IP strategy for startup valuation—keep increasing the quality and reducing the cost
As explained, despite the success of capturing the market through subsidies, startups have been failing to cut losses and expand the market further simultaneously. The underlying cause has been the initial emergence of reinventions, an inferior alternative. However, some of those reinventions have hidden potential to be better and cheaper alternatives. Consequentially, their market could be expanded at a profit. However, to avail of this opportunity, systematically creating a flow of ideas is needed.

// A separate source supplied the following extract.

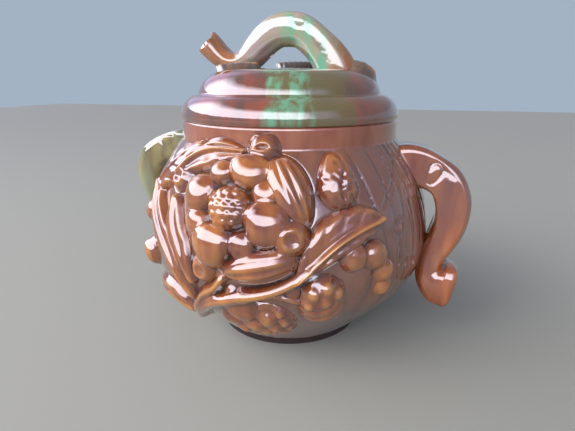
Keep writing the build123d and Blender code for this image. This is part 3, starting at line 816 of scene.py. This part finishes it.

Hence, for sustainable startup valuation, IP strategy is a must. It must focus on developing Economies of Scale effects through advancing products instead of prematurely expanding production and distribution. The IP strategy should also focus on creating Economies of Scope effect by reusing intellectual assets in a family of products. Most importantly, the startup IP strategy must take advantage of creating positive network externality effects, like the way Apple, Facebook, Google, and Microsoft have been leveraging. As the IP strategy focuses on capturing the market through quality improvement and cost reduction through systematic idea flow, unlike the VC funding-led approach, the valuation does not collapse.
As explained, the VC-backed subsidy-led approach of market-capturing of premature reinventions for increasing startup valuation is unsustainable. On the other hand, systematic idea flow for improving the quality and reducing the cost, creating economies of scale, scope, and network effects, offer sustainable alternatives to grow startup valuation. Hence, startup valuation must focus on IP strategy.